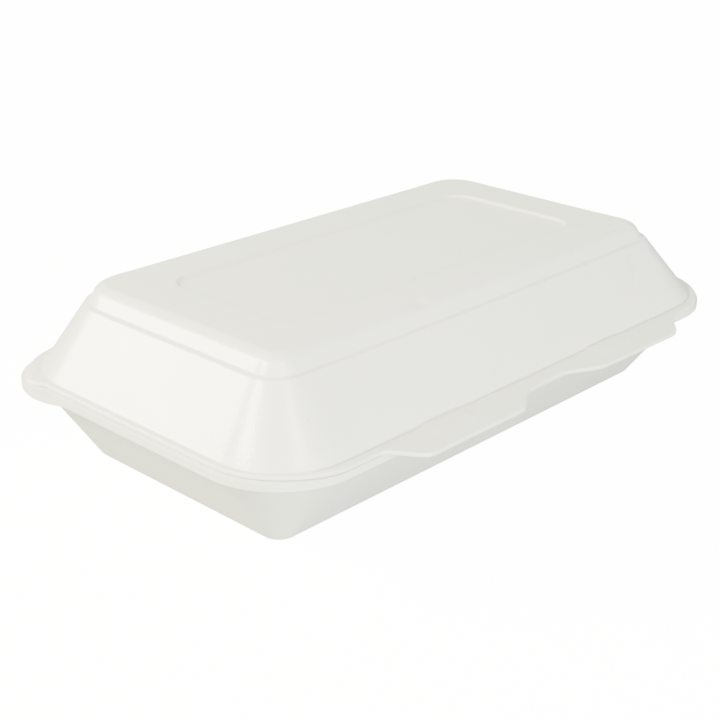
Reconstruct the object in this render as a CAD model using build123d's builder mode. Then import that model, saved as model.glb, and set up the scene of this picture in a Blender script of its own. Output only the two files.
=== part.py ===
from build123d import *

import os
from typing import NamedTuple

# Foam clamshell container: a tray and a lid pressed from one foam sheet and joined by a thin web.
# X runs along the long side, the latch tabs face -Y, the hinge is at +Y, and the tray's flat
# bottom lies on Z = 0 with the origin at its centre. All sizes are millimetres.

# Foam sheet, and how much wider a slanting wall measures along the level
sheet = 2.2
wall_slant = 1.18

# Tray
floor_length = 187.8
floor_depth = 90.0
floor_corner = 5.5
floor_edge_radius = 2.5
floor_inner_radius = 4.0
parting_height = 32.2

# Tray rim
tray_rim_length = 234.6
rim_depth = 136.8
tray_rim_corner = 28.5
tray_rim_thickness = 2.5
tray_rim_width = 3.4
rim_offset = -1.6
rim_edge_radius = 0.5

# Ears at the rear corners of both rims: how far they stand out of the tray's rim, their radius, and
# how far they stop short of the fold
ear_reach = 2.9
ear_radius = 24.0
ear_stop = 3.8
ear_blend = 8.0

# Gap between the closed rims, and the clearance of what fits together
rim_gap = 0.3
fit_clearance = 0.3

# Lid rim, a little shorter than the tray's at each end
lid_rim_inset = 0.1
lid_rim_corner = 32.0
lid_rim_thickness = 1.4
lid_rim_width = 3.4
crease_radius = 2.0

# Lid walls and crown
total_height = 60.6
shoulder_height = 54.8
shoulder_length = 195.8
shoulder_depth = 104.0
shoulder_corner = 17.9
shoulder_ledge = 0.6
crown_length = 186.0
crown_depth = 94.0
crown_corner = 11.0
crown_edge_radius = 6.0

# Panel pressed into the crown
panel_length = 145.6
panel_depth = 56.0
panel_corner = 8.0
panel_drop = 1.0
panel_bevel = 1.0

# Latch tabs on the lid's front edge: reach, and places along X from the middle
tab_reach = 10.2
tab_inner_root = 8.0
tab_inner_tip = 21.5
tab_outer_tip = 66.5
tab_outer_root = 78.0
tab_tip_radius = 4.0

# Latch pockets raised in the tabs, and the tray's tongues that sit in them
latch_place = 42.7
latch_width = 19.0
latch_rise = 0.8
latch_wall = 1.2
latch_reach = 9.0
tongue_thickness = 1.6

# Hinge web
web_thickness = 0.7
web_end_margin = 1.2


class Level(NamedTuple):
    """A rounded rectangle at a height, from -front to +back in Y."""

    half_length: float
    front: float
    back: float
    corner: float
    height: float


def centred_level(length, depth, corner, height, offset=0.0):
    """A level of the given length and depth, its middle moved along Y by offset."""
    return Level(length / 2, depth / 2 - offset, depth / 2 + offset, corner, height)


def shrink(level, run, height=None):
    """The level moved inwards by run on every side, at its own or another height."""
    half_length, front, back, corner, own_height = level
    new_height = own_height if height is None else height
    return Level(half_length - run, front - run, back - run, corner - run, new_height)


def on_wall(lower, upper, height):
    """The level at a height on the straight wall through two levels."""
    share = (height - lower.height) / (upper.height - lower.height)
    return Level(*(low + share * (high - low) for low, high in zip(lower, upper)))


def outline(level):
    """The level's rounded rectangle as a flat face."""
    with BuildSketch(Plane.XY.offset(level.height)) as section:
        with Locations((0, (level.back - level.front) / 2)):
            RectangleRounded(2 * level.half_length, level.front + level.back, level.corner)
    return section.sketch


def rim_outline(level):
    """A rim's rounded rectangle with an ear at each rear corner, as a flat face."""
    ear_middle = tray_rim.half_length + ear_reach - ear_radius
    ear_place = level.back - ear_stop - ear_radius
    with BuildSketch(Plane.XY.offset(level.height)) as section:
        with Locations((0, (level.back - level.front) / 2)):
            RectangleRounded(2 * level.half_length, level.front + level.back, level.corner)
        with Locations((-ear_middle, ear_place), (ear_middle, ear_place)):
            Circle(ear_radius)
        crossings = section.vertices().filter_by(lambda point: 0 < point.Y < level.back - 0.1)
        fillet(crossings, ear_blend)
    return section.sketch


def latch_outline(side, width, front, back, height):
    """A rectangle at one latch, between two Y places at a height; side is -1 or 1."""
    with BuildSketch(Plane.XY.offset(height)) as section:
        with Locations((side * latch_place, (front + back) / 2)):
            Rectangle(width, back - front)
    return section.sketch


# Levels of the tray, outside and inside
wall_run = sheet * wall_slant
tray_rim_bottom = parting_height - tray_rim_thickness
tray_floor = centred_level(floor_length, floor_depth, floor_corner, 0.0)
tray_rim = centred_level(tray_rim_length, rim_depth, tray_rim_corner, tray_rim_bottom, rim_offset)
tray_wall_top = shrink(tray_rim, tray_rim_width)
tray_mouth = shrink(on_wall(tray_floor, tray_wall_top, parting_height), wall_run)
tray_inside = shrink(on_wall(tray_floor, tray_wall_top, sheet), wall_run)

# Levels of the lid, outside
lid_rim_bottom = parting_height + rim_gap
lid_rim_top = lid_rim_bottom + lid_rim_thickness
lid_rim_length = tray_rim_length - 2 * lid_rim_inset
lid_rim = centred_level(lid_rim_length, rim_depth, lid_rim_corner, lid_rim_bottom, rim_offset)
lid_wall_foot = shrink(lid_rim, lid_rim_width, lid_rim_top)
shoulder = centred_level(shoulder_length, shoulder_depth, shoulder_corner, shoulder_height)
crown_foot = shrink(shoulder, shoulder_ledge)
crown_top = centred_level(crown_length, crown_depth, crown_corner, total_height)
panel_floor = centred_level(panel_length, panel_depth, panel_corner, total_height - panel_drop)
panel_mouth = shrink(panel_floor, -panel_bevel, total_height)

# Levels of the lid, inside
inner_crown_height = total_height - sheet
inner_shoulder_height = shoulder_height - sheet / 2
lid_mouth = shrink(on_wall(lid_wall_foot, shoulder, lid_rim_bottom), wall_run)
inner_shoulder = shrink(on_wall(lid_wall_foot, shoulder, inner_shoulder_height), wall_run)
inner_crown = shrink(on_wall(crown_foot, crown_top, inner_crown_height), wall_run)
panel_underside = shrink(panel_mouth, 0.0, inner_crown_height - panel_drop)

# Places along Y of the rims, the latches and the hinge
rim_front = -tray_rim.front
rim_back = tray_rim.back
tab_front = rim_front - tab_reach
pocket_back = -lid_wall_foot.front
pocket_front = pocket_back - latch_reach + latch_wall
tongue_front = pocket_front + fit_clearance
pocket_width = latch_width - 2 * latch_wall
tongue_width = pocket_width - 2 * fit_clearance
tongue_back = pocket_back - fit_clearance
tongue_rise = rim_gap + latch_rise - fit_clearance
pad_back = pocket_back + crease_radius


def front_and_side_edges(face):
    """The outer edges of a rim's flat face, apart from those along the hinge."""
    return [edge for edge in face.outer_wire().edges() if edge.center().Y < rim_back - 0.1]


# Space inside the tray
with BuildPart() as tray_space:
    loft([outline(tray_inside), outline(tray_mouth)], ruled=True)
    fillet(tray_space.faces().sort_by(Axis.Z)[0].edges(), floor_inner_radius)

# Tray: slanting walls, a flat rim and two tongues under the lid's tabs
with BuildPart() as tray:
    loft([outline(tray_floor), outline(tray_wall_top)], ruled=True)
    fillet(tray.faces().sort_by(Axis.Z)[0].edges(), floor_edge_radius)
    extrude(rim_outline(tray_rim), amount=tray_rim_thickness)
    add(tray_space.part, mode=Mode.SUBTRACT)
    mouth_edges = tray.faces().sort_by(Axis.Z)[-1].inner_wires()[0].edges()
    fillet(mouth_edges, rim_edge_radius)
    fillet(front_and_side_edges(tray.faces().sort_by(Axis.Z)[-1]), rim_edge_radius)
    for side in (-1, 1):
        tongue_foot = latch_outline(side, tongue_width, tongue_front, pocket_back, parting_height)
        tongue = latch_outline(side, tongue_width, tongue_front, tongue_back, parting_height)
        extrude(tongue_foot, -tongue_thickness)
        extrude(tongue, tongue_rise)
tray.part.label = "tray"

# Space inside the lid, with the panel's back standing down into it
with BuildPart() as lid_space:
    loft([outline(lid_mouth), outline(inner_shoulder)], ruled=True)
    loft([outline(inner_shoulder), outline(inner_crown)], ruled=True)
    fillet(lid_space.faces().sort_by(Axis.Z)[-1].edges(), crown_edge_radius - sheet)
    extrude(outline(panel_underside), amount=panel_drop, mode=Mode.SUBTRACT)

# Crown of the lid, with its rounded edge and pressed panel
with BuildPart() as crown:
    loft([outline(crown_foot), outline(crown_top)], ruled=True)
    fillet(crown.faces().sort_by(Axis.Z)[-1].edges(), crown_edge_radius)
    loft([outline(panel_floor), outline(panel_mouth)], ruled=True, mode=Mode.SUBTRACT)

# Lid: slanting walls up to a shoulder, the crown, a thin rim, two tabs and their latch pockets
with BuildPart() as lid:
    extrude(rim_outline(lid_rim), amount=lid_rim_thickness)
    loft([outline(lid_wall_foot), outline(shoulder)], ruled=True)
    rim_face = lid.faces().filter_by(Axis.Z).filter_by(lambda face: face.inner_wires()).first
    fillet(rim_face.inner_wires()[0].edges(), crease_radius)
    add(crown.part)
    with BuildSketch(Plane.XY.offset(lid_rim_bottom)) as tabs:
        with BuildLine():
            Polyline(
                (tab_inner_root, rim_front + lid_rim_width),
                (tab_inner_root, rim_front),
                (tab_inner_tip, tab_front),
                (tab_outer_tip, tab_front),
                (tab_outer_root, rim_front),
                (tab_outer_root, rim_front + lid_rim_width),
                close=True,
            )
        make_face()
        fillet(tabs.vertices().group_by(Axis.Y)[0], tab_tip_radius)
        mirror(about=Plane.YZ)
    extrude(amount=lid_rim_thickness)
    for side in (-1, 1):
        pad_foot = latch_outline(side, latch_width, pocket_back - latch_reach, pad_back, lid_rim_top)
        pad_top = latch_outline(side, pocket_width, pocket_front, pad_back, lid_rim_top + latch_rise)
        loft([pad_foot, pad_top], ruled=True)
        pocket = latch_outline(side, pocket_width, pocket_front, pocket_back, lid_rim_bottom)
        extrude(pocket, latch_rise, mode=Mode.SUBTRACT)
    add(lid_space.part, mode=Mode.SUBTRACT)
lid.part.label = "lid"

# Hinge: a thin half-round web along the straight part of both rims' back edges
hinge_height = parting_height + rim_gap / 2
web_inner = rim_gap / 2
web_outer = web_inner + web_thickness
lid_straight = lid_rim.half_length - lid_rim.corner
tray_straight = tray_rim.half_length - tray_rim.corner
web_half_length = min(lid_straight, tray_straight) - web_end_margin

with BuildPart() as hinge_web:
    with BuildSketch(Plane.YZ) as ring:
        with Locations((rim_back, hinge_height)):
            Circle(web_outer)
            Circle(web_inner, mode=Mode.SUBTRACT)
        with Locations((rim_back + web_outer, hinge_height)):
            Rectangle(2 * web_outer, 2 * web_outer, mode=Mode.INTERSECT)
    extrude(amount=web_half_length, both=True)
hinge_web.part.label = "hinge_web"

os.makedirs("parts", exist_ok=True)
for piece in (tray.part, lid.part, hinge_web.part):
    export_step(piece, f"parts/{piece.label}.step")
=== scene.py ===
"""Foam clamshell container, closed: a lid and a tray pressed from one foam sheet, joined by a thin fold.

The sizes in the classes are millimetres in the row's frame: X along the long side, the latch tabs
facing -Y, the fold at +Y and the tray standing on Z = 0. Each finished mesh is scaled to metres.
"""

import logging
import math
from dataclasses import dataclass, field
from enum import Enum
from typing import NamedTuple

import bmesh
import bpy
from mathutils import Matrix, Vector


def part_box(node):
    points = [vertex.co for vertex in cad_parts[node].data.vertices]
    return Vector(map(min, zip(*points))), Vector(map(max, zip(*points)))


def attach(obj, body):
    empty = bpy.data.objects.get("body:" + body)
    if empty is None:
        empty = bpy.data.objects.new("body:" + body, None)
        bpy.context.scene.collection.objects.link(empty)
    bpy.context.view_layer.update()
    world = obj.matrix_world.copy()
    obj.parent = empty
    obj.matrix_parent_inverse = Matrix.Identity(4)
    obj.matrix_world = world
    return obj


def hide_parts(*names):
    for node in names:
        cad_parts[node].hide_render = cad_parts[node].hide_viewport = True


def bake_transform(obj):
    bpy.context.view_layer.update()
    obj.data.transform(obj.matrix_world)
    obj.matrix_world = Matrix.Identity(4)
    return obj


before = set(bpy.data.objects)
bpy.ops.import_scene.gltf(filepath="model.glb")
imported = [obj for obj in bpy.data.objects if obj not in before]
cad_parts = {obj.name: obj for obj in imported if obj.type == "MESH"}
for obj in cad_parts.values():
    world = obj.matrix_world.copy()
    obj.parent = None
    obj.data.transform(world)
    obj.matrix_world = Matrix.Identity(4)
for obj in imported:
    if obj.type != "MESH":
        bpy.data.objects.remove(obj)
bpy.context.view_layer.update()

MM = 0.001
LOG = logging.getLogger("foam_container")
Point = tuple[float, float]
Corners = tuple[Vector, Vector]

# The foam sheet, how much wider a slanting wall measures along the level, and the two together
SHEET = 2.2
WALL_SLANT = 1.18
WALL_RUN = SHEET * WALL_SLANT

# How far a latch's steep sides run out, and the least corner of a level that was shrunk
SIDE_STEP = 0.2
LEAST_CORNER = 0.4

# How near two vertices are merged, and how much large faces count in the smooth shading
MERGE_DISTANCE = 1e-5
SHADING_WEIGHT = 100


class Body(Enum):
    """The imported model's bodies that the pieces ride on."""

    TRAY = "tray_body"
    LID = "lid_body"


class Slot(Enum):
    """The record's material slots."""

    FOAM = "foam"
    PRESSED = "pressed_foam"


class Stretch(Enum):
    """The eight stretches of a rounded rectangle, counter-clockwise from the front."""

    FRONT = 0
    FRONT_RIGHT = 1
    RIGHT = 2
    BACK_RIGHT = 3
    BACK = 4
    BACK_LEFT = 5
    LEFT = 6
    FRONT_LEFT = 7


class Rounding(NamedTuple):
    """How far a rounding reaches to each side of its edge, and the number of faces across it."""

    offset: float
    segments: int


def node_box(node: str) -> Corners:
    """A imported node's lowest and highest corners.

    Args:
        node: The node's name.

    Returns:
        The two corners in millimetres.
    """
    low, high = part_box(node)
    return low / MM, high / MM


def ease(value: float, start: float, end: float) -> float:
    """A smooth step from 0 at start to 1 at end.

    Args:
        value: The place to read.
        start: Where the step begins.
        end: Where the step is done.

    Returns:
        A share from 0 to 1.
    """
    share = min(max((value - start) / (end - start), 0.0), 1.0)
    return share * share * (3.0 - 2.0 * share)


def along(points: list[Point], x: float) -> float:
    """The height at x of a line through the points, level beyond its ends.

    Args:
        points: Pairs of place and height, in rising order of place.
        x: The place to read.

    Returns:
        The height there.
    """
    if x <= points[0][0]:
        return points[0][1]
    for (x0, y0), (x1, y1) in zip(points, points[1:]):
        if x <= x1:
            return y0 + (y1 - y0) * (x - x0) / (x1 - x0)
    return points[-1][1]


def rounded_along(points: list[Point], x: float, radius: float) -> float:
    """The line through the points with its corners rounded.

    Args:
        points: Pairs of place and height, in rising order of place.
        x: The place to read.
        radius: How far the rounding reaches to each side of a corner.

    Returns:
        The height there.
    """
    samples = 8
    steps = [radius * (2 * i / samples - 1) for i in range(samples + 1)]
    return sum(along(points, x + step) for step in steps) / len(steps)


@dataclass(frozen=True)
class Station:
    """A place on the outline that every ring of a shell has: a stretch and a share of it."""

    stretch: Stretch
    share: float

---

> WORK TO DO
How many of the lines above include the string "context"? Reply with the number by itself.

> COMPLETE OUTPUT
4